## [Goal of the exercise]
In the listing below, find every line containing "Blender" and copy it out.

## [Dataset excerpt]

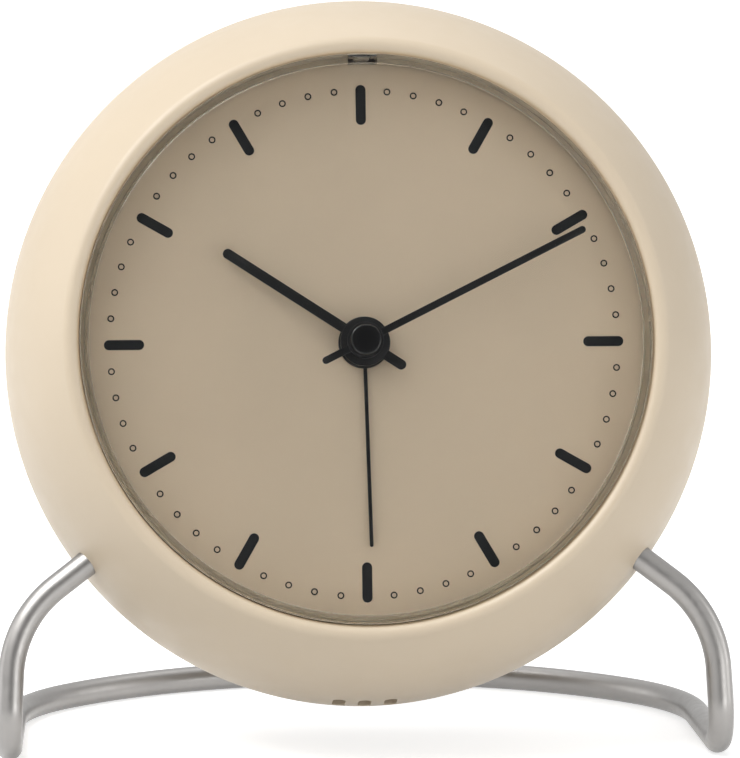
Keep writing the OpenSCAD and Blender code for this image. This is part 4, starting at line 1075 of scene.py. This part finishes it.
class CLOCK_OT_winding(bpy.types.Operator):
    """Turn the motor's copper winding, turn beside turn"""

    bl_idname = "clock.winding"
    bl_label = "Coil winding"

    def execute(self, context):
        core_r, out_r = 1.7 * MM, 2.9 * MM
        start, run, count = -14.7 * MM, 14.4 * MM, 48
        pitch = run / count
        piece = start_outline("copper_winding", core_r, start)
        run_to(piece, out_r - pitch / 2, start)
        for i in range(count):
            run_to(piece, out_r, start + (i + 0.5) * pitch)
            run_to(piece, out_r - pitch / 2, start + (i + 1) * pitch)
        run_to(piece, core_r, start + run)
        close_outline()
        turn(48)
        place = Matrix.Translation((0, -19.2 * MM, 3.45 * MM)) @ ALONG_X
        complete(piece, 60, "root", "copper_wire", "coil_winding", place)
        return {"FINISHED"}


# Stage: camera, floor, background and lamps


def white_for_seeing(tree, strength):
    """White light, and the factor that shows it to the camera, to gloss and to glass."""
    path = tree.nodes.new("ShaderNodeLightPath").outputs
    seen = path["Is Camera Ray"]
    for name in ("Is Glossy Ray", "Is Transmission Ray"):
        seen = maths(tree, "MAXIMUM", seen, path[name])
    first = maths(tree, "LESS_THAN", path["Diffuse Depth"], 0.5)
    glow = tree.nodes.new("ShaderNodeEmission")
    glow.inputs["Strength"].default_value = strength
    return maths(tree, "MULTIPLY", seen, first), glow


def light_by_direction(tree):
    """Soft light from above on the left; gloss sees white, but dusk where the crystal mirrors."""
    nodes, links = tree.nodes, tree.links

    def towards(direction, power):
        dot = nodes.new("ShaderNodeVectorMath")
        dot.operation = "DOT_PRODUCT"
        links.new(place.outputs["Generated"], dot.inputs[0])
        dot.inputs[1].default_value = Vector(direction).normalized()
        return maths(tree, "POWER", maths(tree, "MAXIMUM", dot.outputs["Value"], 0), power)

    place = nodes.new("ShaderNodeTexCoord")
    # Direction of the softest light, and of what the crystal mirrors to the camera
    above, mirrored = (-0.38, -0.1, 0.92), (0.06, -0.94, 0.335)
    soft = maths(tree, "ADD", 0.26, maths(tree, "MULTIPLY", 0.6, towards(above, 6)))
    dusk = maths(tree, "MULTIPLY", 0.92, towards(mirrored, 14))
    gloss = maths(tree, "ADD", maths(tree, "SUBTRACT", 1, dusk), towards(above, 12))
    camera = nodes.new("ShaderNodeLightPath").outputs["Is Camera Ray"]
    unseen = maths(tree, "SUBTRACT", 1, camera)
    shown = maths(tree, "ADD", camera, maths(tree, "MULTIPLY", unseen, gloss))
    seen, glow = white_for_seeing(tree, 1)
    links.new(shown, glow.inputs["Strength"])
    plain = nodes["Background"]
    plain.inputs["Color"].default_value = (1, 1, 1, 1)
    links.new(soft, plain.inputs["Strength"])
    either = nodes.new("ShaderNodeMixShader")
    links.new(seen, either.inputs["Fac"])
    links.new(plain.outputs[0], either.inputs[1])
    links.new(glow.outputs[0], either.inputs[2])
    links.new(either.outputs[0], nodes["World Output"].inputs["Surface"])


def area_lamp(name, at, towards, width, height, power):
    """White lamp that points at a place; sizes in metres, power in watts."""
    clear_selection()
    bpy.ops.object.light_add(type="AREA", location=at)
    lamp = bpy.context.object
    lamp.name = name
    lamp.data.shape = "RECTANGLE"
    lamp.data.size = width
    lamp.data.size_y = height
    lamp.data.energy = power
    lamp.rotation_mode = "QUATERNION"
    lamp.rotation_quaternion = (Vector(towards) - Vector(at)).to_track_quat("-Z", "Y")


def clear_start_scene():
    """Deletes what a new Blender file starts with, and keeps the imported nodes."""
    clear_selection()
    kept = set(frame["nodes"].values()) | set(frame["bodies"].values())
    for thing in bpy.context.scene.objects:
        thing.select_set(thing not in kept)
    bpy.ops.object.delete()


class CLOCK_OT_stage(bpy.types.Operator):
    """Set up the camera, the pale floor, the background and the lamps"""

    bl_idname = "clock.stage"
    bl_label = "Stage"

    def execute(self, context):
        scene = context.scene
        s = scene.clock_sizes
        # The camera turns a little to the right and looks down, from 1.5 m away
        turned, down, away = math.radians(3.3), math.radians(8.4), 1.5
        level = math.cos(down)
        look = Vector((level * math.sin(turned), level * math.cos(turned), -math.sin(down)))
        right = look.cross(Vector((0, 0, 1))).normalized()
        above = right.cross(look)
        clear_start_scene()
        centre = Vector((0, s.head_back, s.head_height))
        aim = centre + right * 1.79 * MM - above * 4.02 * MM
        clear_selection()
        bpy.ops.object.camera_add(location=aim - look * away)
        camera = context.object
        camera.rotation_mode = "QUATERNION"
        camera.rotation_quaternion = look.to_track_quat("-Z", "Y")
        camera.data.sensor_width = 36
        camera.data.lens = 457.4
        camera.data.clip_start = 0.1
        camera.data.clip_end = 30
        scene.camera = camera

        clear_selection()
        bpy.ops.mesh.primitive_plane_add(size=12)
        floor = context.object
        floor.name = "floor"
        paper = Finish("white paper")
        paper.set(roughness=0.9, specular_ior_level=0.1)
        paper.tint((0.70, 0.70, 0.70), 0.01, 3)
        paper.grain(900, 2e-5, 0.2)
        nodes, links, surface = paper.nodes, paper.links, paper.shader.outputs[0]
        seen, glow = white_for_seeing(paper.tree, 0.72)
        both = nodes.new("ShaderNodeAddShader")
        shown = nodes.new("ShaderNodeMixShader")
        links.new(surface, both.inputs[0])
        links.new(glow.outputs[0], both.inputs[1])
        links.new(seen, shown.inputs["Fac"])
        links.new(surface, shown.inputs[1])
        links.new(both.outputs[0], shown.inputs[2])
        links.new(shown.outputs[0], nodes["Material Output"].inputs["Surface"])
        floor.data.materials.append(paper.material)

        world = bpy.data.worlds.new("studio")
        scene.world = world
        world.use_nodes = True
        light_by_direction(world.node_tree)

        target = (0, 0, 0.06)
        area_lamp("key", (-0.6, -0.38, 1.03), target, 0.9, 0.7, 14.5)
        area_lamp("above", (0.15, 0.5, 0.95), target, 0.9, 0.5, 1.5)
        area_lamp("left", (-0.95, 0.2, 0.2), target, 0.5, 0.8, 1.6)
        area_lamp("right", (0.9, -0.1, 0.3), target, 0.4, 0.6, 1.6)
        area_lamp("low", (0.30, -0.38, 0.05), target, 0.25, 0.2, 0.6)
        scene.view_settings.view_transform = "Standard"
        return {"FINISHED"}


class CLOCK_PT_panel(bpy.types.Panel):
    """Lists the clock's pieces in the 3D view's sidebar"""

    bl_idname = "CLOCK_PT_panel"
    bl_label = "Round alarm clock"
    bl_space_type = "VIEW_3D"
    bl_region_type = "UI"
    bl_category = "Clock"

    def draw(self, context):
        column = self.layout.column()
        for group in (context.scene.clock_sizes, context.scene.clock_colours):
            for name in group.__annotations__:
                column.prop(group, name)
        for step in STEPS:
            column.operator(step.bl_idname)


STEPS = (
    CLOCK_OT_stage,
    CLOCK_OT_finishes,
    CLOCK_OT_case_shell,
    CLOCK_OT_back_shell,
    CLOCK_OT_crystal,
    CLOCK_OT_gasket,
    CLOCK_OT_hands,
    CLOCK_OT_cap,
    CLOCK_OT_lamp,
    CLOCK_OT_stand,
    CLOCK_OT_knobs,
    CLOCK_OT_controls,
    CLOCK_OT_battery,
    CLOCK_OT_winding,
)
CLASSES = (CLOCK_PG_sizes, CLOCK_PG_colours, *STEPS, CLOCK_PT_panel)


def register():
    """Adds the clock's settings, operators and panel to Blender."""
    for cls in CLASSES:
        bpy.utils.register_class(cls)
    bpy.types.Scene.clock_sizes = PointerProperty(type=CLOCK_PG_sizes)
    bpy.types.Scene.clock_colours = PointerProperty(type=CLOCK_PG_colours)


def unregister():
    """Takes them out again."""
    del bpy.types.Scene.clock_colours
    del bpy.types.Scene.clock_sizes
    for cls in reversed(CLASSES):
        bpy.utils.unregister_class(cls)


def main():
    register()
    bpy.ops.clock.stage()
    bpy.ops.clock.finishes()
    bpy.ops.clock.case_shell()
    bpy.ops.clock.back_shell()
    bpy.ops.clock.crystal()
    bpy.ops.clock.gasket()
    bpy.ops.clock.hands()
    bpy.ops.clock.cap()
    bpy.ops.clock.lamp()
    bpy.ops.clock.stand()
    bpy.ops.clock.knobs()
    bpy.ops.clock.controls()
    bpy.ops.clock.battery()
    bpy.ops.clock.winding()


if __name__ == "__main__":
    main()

## [Solved problem]
Keep writing the OpenSCAD and Blender code for this image. This is part 4, starting at line 1075 of scene.py. This part finishes it.
    """Deletes what a new Blender file starts with, and keeps the imported nodes."""
    """Adds the clock's settings, operators and panel to Blender."""